There are several questions on the test (called a Knowledge Test), regarding how to determine the location of a manned aircraft based on ATC communications to the manned and unmanned aircraft pilot. In the text we describe how ATC points out traffic is based on the "clock method." For example, you are alerted that traffic is at your 12 o'clock, you should look straight ahead, or if ATC states, "traffic at your 6 o'clock," you should "check your 6," as they say in Top Gun lingo. The challenging part of these questions is paying attention if ATC is referring to the manned aircraft or unmanned aircraft. Additionally, the question may ask which way you should look, east, west, north, or south. The best way to handle these questions is to simply draw it out. Many mistakes are made when a test taker tries to visualize aircraft position in their minds verses drawing it out. 




*The identical graphic on page 106 (CFR 107.51) should be updated.

Page 57: Fog

Radiation Fog: The FAA Pilots Handbook of Aeronautical Knowledge (PHAK) definition of Radiation Fog:

On clear nights, with relatively little to no wind present, radiation fog may develop. Usually, it forms in low-lying areas like mountain valleys. This type of fog occurs when the ground cools rapidly due to terrestrial radiation, and the surrounding air temperature reaches its dew point. As the sun rises and the temperature increases, radiation fog lifts and eventually burns off. Any increase in wind also speeds the dissipation of radiation fog. If radiation fog is less than 20 feet thick, it is known as ground fog.

When a layer of warm, moist air moves over a cold surface, advection fog is likely to occur. Unlike radiation fog, wind is required to form advection fog.

I also like, while not out of the mouth of the FAA, the National Weather Service (NWS) definition of Radiation Fog:

It (Radiation Fog) forms overnight as the air near the ground cools and stabilizes.
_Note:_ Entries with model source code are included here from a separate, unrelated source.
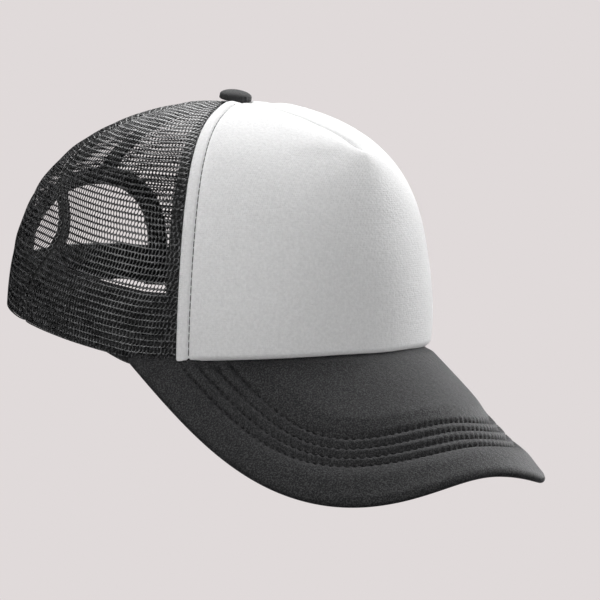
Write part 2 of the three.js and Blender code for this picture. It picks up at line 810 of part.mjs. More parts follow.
for (const [word, side] of SIDES) addPiece(`strap_tab_${word}`, strapTab(side), PLASTIC);
addPiece('peg_strap', pegStrap(), PLASTIC);
addPiece('hole_strap', holeStrap(), PLASTIC);

export default group;
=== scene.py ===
import math
from functools import partial

import bmesh
import bpy
import numpy as np
from mathutils import Matrix, Vector
from mathutils.geometry import tessellate_polygon


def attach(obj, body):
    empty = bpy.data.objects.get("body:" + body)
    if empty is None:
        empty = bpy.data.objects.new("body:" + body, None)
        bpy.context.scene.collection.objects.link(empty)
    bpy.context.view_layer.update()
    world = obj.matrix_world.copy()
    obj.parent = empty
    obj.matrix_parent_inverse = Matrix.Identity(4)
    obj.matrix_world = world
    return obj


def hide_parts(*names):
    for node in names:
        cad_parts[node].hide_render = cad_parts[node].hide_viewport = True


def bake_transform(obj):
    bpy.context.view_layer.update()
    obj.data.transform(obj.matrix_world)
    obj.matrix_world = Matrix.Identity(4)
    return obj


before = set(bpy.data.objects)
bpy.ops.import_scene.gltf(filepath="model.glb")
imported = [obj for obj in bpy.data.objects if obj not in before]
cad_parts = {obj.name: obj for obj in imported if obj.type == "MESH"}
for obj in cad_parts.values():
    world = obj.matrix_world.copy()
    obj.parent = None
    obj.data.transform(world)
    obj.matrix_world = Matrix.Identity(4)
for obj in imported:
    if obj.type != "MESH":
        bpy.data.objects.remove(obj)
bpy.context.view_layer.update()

# A five-panel trucker cap: foam front, net sides and back, bent brim, and a snap strap.
#
# Metres and degrees. +Z is up, -Y is forwards (the brim), +X is the wearer's left. The crown is
# one surface over an angle round the head (0 in front, 180 behind) and a rise (0 at the hem, 1 at
# the button). A depth is measured inwards from that surface.

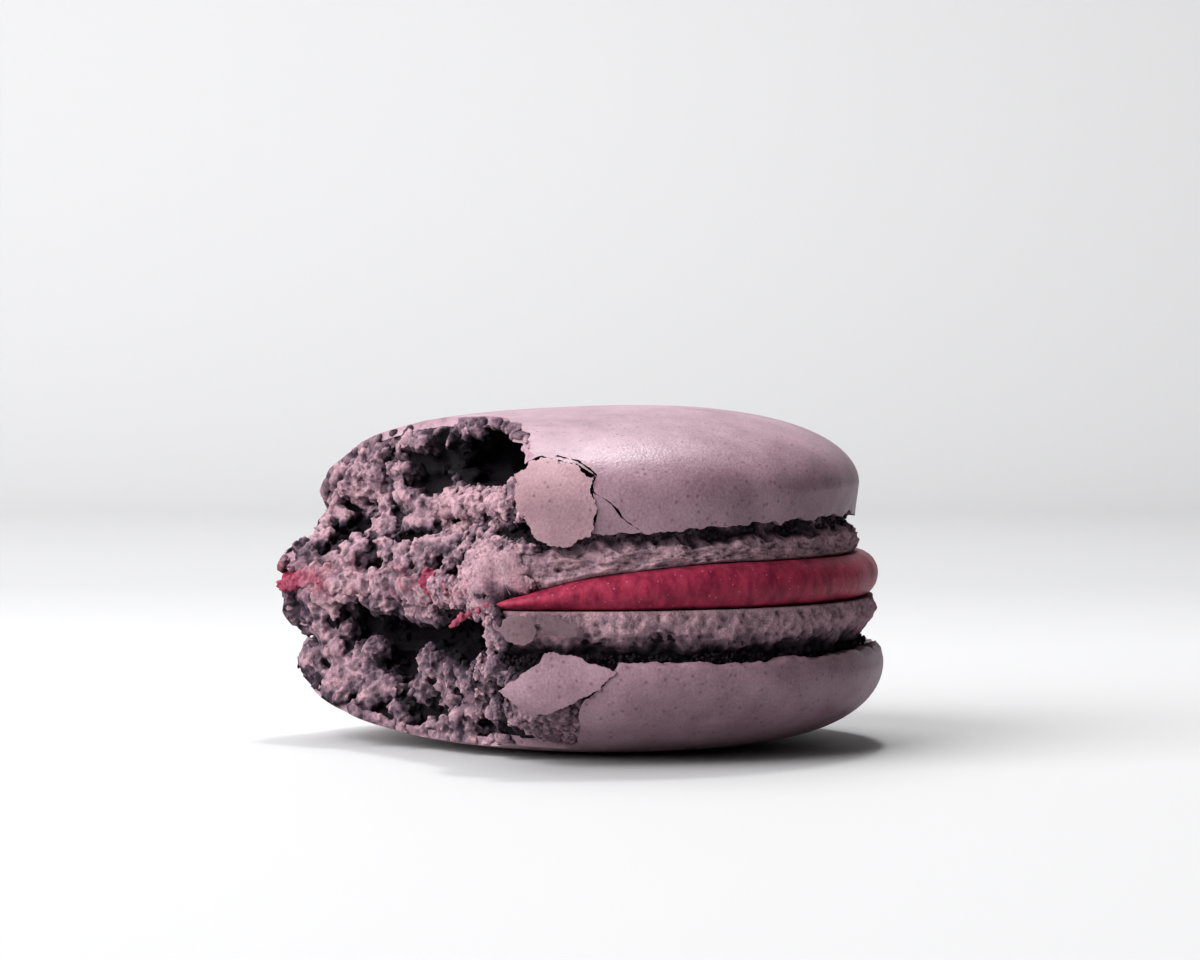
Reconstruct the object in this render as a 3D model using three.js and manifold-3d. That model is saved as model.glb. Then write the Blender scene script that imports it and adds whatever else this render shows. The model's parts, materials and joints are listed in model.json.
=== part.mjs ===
// A French macaron with one bite taken out of its front left side. Two almond shells, each a
// smooth thin crust on a porous foot, hold a disc of red filling between them.
// Millimetres, +Z up. It rests on the flat middle of its bottom shell; -Y is its front.
import * as THREE from 'three';
import { ImprovedNoise } from 'three/addons/math/ImprovedNoise.js';
import { mergeVertices } from 'three/addons/utils/BufferGeometryUtils.js';
import Module from 'manifold-3d';

const wasm = await Module();
wasm.setup();

// ---------------------------------------------------------------- driving sizes

// The bottom shell is a shallow bowl of crust with the foot baked on top of it.
const BOTTOM = {
  centreX: 0.8,
  radius: 22.4, // at the widest circle
  widestHeight: 6.2,
  rimHeight: 7.5,
  rimInset: 0.2, // how far the rim draws in above the widest circle
  flatRadius: 6.5, // the flat spot that it stands on
  roundPowerRight: 4.2, // a fuller bowl on the right,
  roundPowerLeft: 2.2, // a rounder one on the left
  gapRadius: 20.2,
  footRadius: 21.7,
  footBase: 8.8,
};

// The top shell is a dome of crust with the foot under it, and it leans up to the right.
const TOP = {
  centreX: -0.2,
  radius: 21.7,
  apexHeight: 25.3,
  domeHeight: 6.5, // from the apex down to the widest circle
  roundPower: 2.6,
  lipDrop: 8.65, // from the apex down to the crust's lower edge
  lipInset: 0.35,
  gapRadius: 20.3,
  footRadius: 21.2,
  footDrop: 9.75, // from the apex down to the top of the foot
  lean: 0.043, // radians, right side up
};

const FILLING = {
  centreX: 0.7,
  radius: 21.3, // where it leaves the shells; it bulges out beyond this
  bulge: 0.75,
  underside: 11.25,
  upperLeft: 12.9, // the upper face is lower on the bitten side
  upperRight: 14.5,
};

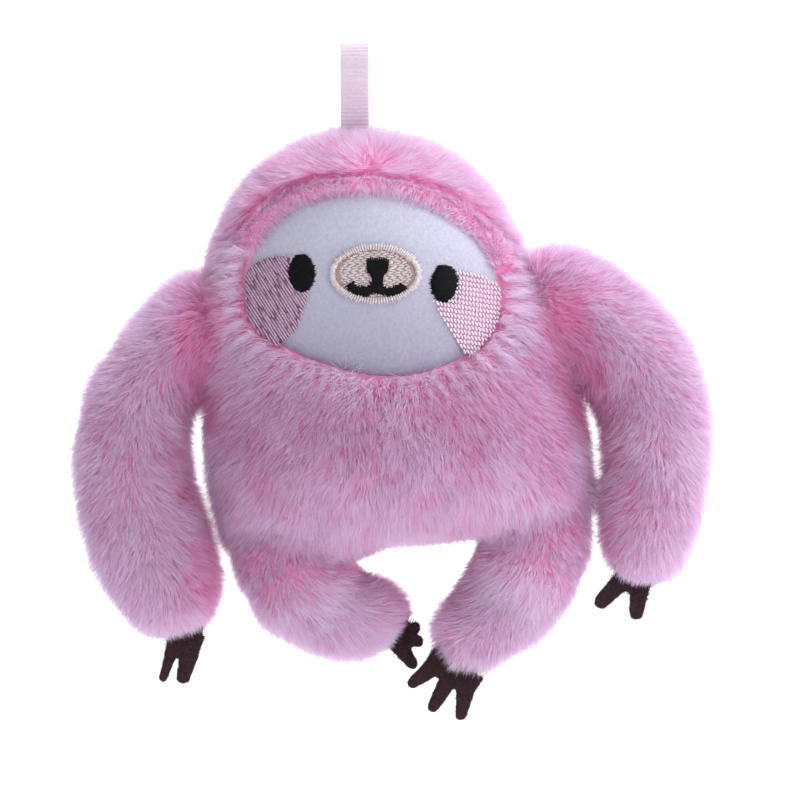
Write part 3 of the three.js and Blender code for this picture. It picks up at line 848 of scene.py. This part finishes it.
def make_cheek(side, thread, ground, eye, maker):
    """A cheek's rows of stitches, which run on right up to the eye."""
    node = f"{side}_cheek"
    outline = Outline(node, "cheek")
    # The pad's dark colour is painted shade between the stitches
    ground_pad(f"{node}_ground", "cheek", outline, "pink_thread", ground, node)

    def inside(x, z):
        share = outline.polar(x, z)[0]
        return (share < 1.0) | ((share < cheek_end_share) & (eye.polar(x, z)[0] < eye_end_share))

    reach = outline.size.max() * cheek_reach_share
    rows = rows_of_stitches(inside, outline.centre, reach, maker, ragged=cheek_ragged, **cheek_rows[side])
    sew(f"{node}_rows", node, *rows, "pink_thread", thread, node)
    return outline


def make_muzzle(maker):
    outline = Outline("muzzle_border", "muzzle")
    width = outline.size / 2
    # The pad's dark cream is painted shade between the stitches
    ground_pad("muzzle_gap_shade", "muzzle", outline, "cream_thread", cream_gap_shade, "muzzle_fill")
    count = int(math.pi * width.sum() / border_spacing)
    turn = np.linspace(0.0, 2.0 * math.pi, count, endpoint=False)
    spread = np.stack([np.cos(turn), np.sin(turn)], axis=1)
    jitter = 1.0 + border_jitter * maker.normal(size=(count, 1))
    outer = outline.centre + spread * width * jitter
    inner = outline.centre + spread * (width - border_width) * (2.0 - jitter)
    cream = ("cream_thread", cream_thread)
    sew("muzzle_border_satin", "muzzle_border", outer, inner, *cream, "muzzle_border", border_steps)
    field = within(outline, field_margin)
    rows = rows_of_stitches(field, outline.centre, width.max(), maker, **field_rows)
    sew("muzzle_fill_rows", "muzzle_fill", *rows, *cream, "muzzle_fill")
    return outline


nose_top = [(366.8, 260.5), (389.6, 260.5)]
nose_neck = [(368.0, 287.5), (387.6, 287.5)]
nose_shoulder = 0.0024
nose_shoulder_shares = (0.45, 0.70)
nose_bow_share = 0.15
nose_ragged = 0.00025
mouth_half_width = 0.00104
mouth_width_spread = 0.15
mouth_spacing_share = 0.8
mouth_line = [
    (351.0, 286.5), (353.5, 291.0), (358.0, 293.5), (364.7, 294.5), (371.0, 292.0), (376.0, 288.0),
    (381.0, 292.0), (389.0, 294.5), (395.5, 294.0), (400.5, 291.5), (402.8, 288.0),
]


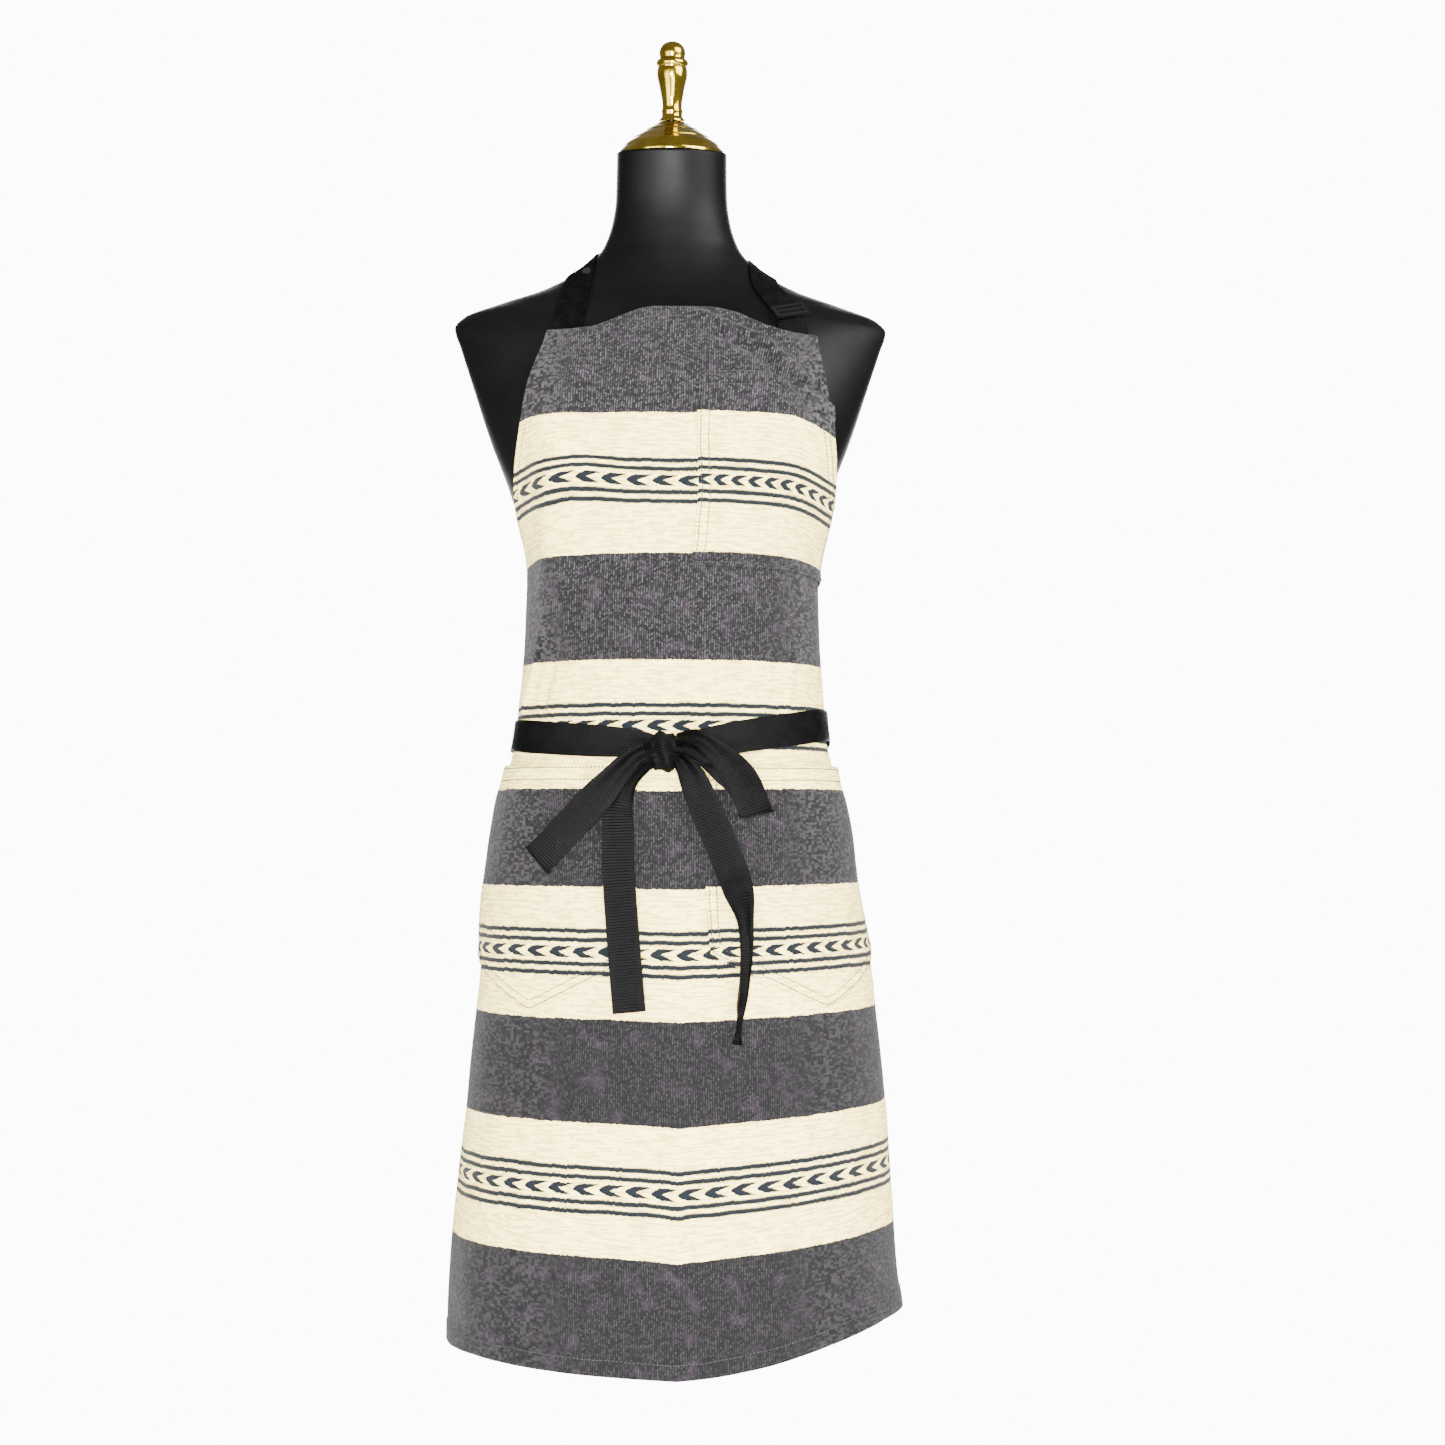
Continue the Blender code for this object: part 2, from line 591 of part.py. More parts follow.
def loop_points(start, bend, end, gap_start, gap_end):
    """Out along the front layer, round the far fold and back along the rear layer."""
    start, bend, end = Vector(start), Vector(bend), Vector(end)
    out = Vector(FORWARD)
    onward = (end - bend).normalized()
    return [start + out * gap_start, bend + out * (gap_start + gap_end) / 2, end + out * gap_end * 0.55,
            end + onward * gap_end * 0.5, end - out * gap_end * 0.45, bend - out * 0.0015,
            start - out * 0.0005]


def in_front(x, z, off):
    """A point that stands off in front of the skirt."""
    px, py = half_outline(HANG, z)
    keep = int(np.argmax(px)) + 1
    return (x, float(np.interp(abs(x), px[:keep], py[:keep])) - off, z)


def build_bow(coll):
    """Two loops and two tails, which hang from the knot in front of the skirt."""
    front = knot_front()
    loop = loop_points((-0.0245, front - 0.0175, 0.2985), in_front(-0.060, 0.258, 0.022),
                       in_front(-0.097, 0.2250, 0.022), 0.006, 0.009)
    widths = ((0, 0.012), (0.2, RIBBON), (0.8, RIBBON), (1, 0.012))
    sheet("bow_loop_left", strip_rows(loop, widths, aim_for(loop), 34), RIBBON_THICK, coll, WEBBING)
    loop = loop_points((0.0250, front - 0.0175, 0.3000), in_front(0.045, 0.286, 0.022),
                       in_front(0.061, 0.2620, 0.021), 0.006, 0.010)
    widths = ((0, 0.012), (0.25, RIBBON), (0.75, RIBBON), (1, 0.012))
    sheet("bow_loop_right", strip_rows(loop, widths, aim_for(loop), 34), RIBBON_THICK, coll, WEBBING)
    tail = [(-0.0110, front - 0.0155, 0.2785), in_front(-0.026, 0.268, 0.0135),
            in_front(-0.039, 0.240, 0.0115), in_front(-0.0385, 0.190, 0.0115),
            in_front(-0.0355, 0.140, 0.0110), in_front(-0.0335, 0.1015, 0.0105)]
    widths = ((0, 0.012), (0.15, 0.022), (0.3, RIBBON), (1, RIBBON))
    sheet("bow_tail_left", strip_rows(tail, widths, FORWARD, 22), RIBBON_THICK, coll, WEBBING)
    tail = [(0.0110, front - 0.0155, 0.2785), in_front(0.024, 0.266, 0.0140), in_front(0.042, 0.230, 0.0125),
            in_front(0.056, 0.190, 0.0125), in_front(0.061, 0.150, 0.0120), in_front(0.0585, 0.110, 0.0110),
            in_front(0.0545, 0.079, 0.0105)]
    widths = ((0, 0.012), (0.15, 0.023), (0.5, 0.0235), (0.75, 0.011), (1, 0.006))
    sheet("bow_tail_right", strip_rows(tail, widths, FORWARD, 26), RIBBON_THICK, coll, WEBBING)


def aim_for(points):
    """The direction that the flat of a loop faces, level with its run."""
    run = Vector(points[2]) - Vector(points[0])
    run.y = 0.0
    return run.normalized().cross(Vector(FORWARD)).cross(run.normalized())


def surface_tree(obj):
    """The form's outer surface, without its wall's inner side."""
    points = [vert.co.copy() for vert in obj.data.vertices]
    return BVHTree.FromPolygons(points, [tuple(face.vertices) for face in obj.data.polygons])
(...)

When this cooling causes the air to reach saturation, fog will form. Fog will first form at or near the surface, thickening as the air continues to cool. The layer of fog will also deepen overnight as the air above the initial fog layer also cools. As this air cools, the fog will extend upward. The most favored areas for fog development are sheltered valleys where there is little to no wind and locations near bodies of water. Wind would disrupt the formation of radiation fog. Radiation fog is usually patchy, tends to stay in one place and goes away the next day under the sun’s rays. Thicker instances of radiation fog tend to form in valleys or over calm bodies of water.

The definition should indicate cooler land or water that causes the air to reach saturation (dew point) in areas of little wind (such as sheltered valleys and near bodies of water). See question 155 associated with this revision.

Page 63: Example METAR, decoding for KINK (second to the last line on the page). Barometric Pressure 30.00 Inches of Mercury (Hg), not Millibars.

Page 73: NASA Aviation Safety Reporting System (ACRS), third bullet point. Better stated it should read, “Has to be non-criminal in nature. If it is criminal then all bets are off.”

Page 82: I’M SAFE Checklist. The “E” in I’M SAFE is not “Eating” but “Emotion.” If memory serves me correctly, “Eating” was used in older acronym but was updated to “Emotion.” Both are important concepts.

Multiple Pages (The number five): There are several references in the “communications” section to the number “five,” which should be pronounced phonetically as “fife.” This is because “five” can sound like “fire” over an aviation radio. The number “five” is typically used when stating altitude, heading and runway numbers.

We will use the number “five” in this text implying the phonetic pronunciation is “fife.”

Reference: Aeronautical Information Manual (AIM), Chapter 4, https://www.faa.gov/air_traffic/publications/media/aim.pdf.

Question Revisions

Question #1: To be defined as a sUAS, the aircraft can weigh (with all attached accessories) up to:

a) 4.4 lbs.

b) 57 lbs.

c) 55 lbs.

Answer – c. To be defined as a small Unmanned Aerial System (sUAS) the aircraft can weigh up to 55 lbs. This weight includes all external attachments and accessories. Reference: CFR 107.3


Question #15: Change answer “a” to:

a) Aircraft weight can be up to 55 pounds (with all external loads and accessories), does not interfere with, and gives way to manned aircraft, authorization required to fly in airport controlled airspace via FAA approval, and aircraft is flown within Visual Line of Sight (VLOS).


Question #17: Change explanation to:

Answer – a. A CS can be a hand controller or the computer station from which total autonomous operations are controlled. Regulation stipulates the RPIC should be able to take control via the CS if the need arises. Reference: AC 107-2 (4.2.1)


Question #31: Change choice “c” to:

c) Through passing a re-current RP course or initial FAA RP Knowledge Test covering items specified in CFR 107.73(a)(b) or 107.74(a) or (b) within the previous 24 calendar months.


Question #36: (See Figure 23) The correct answer is B, 1,300 feet Mean Sea Level (MSL). It is best to think of this as a manned aircraft pilot with respect to reading the cockpit altimeter. The altimeter shows MSL altitude, if it didn't the pilot would have to, "on the fly," convert MSL to Above Ground Level (AGL), not an easy thing to do while trying to fly an aircraft. A good memory aid is to remember, "Altimeters use MSL altitude," pilots need to be able to look at the chart (map) and easily know if they are in Class C airspace.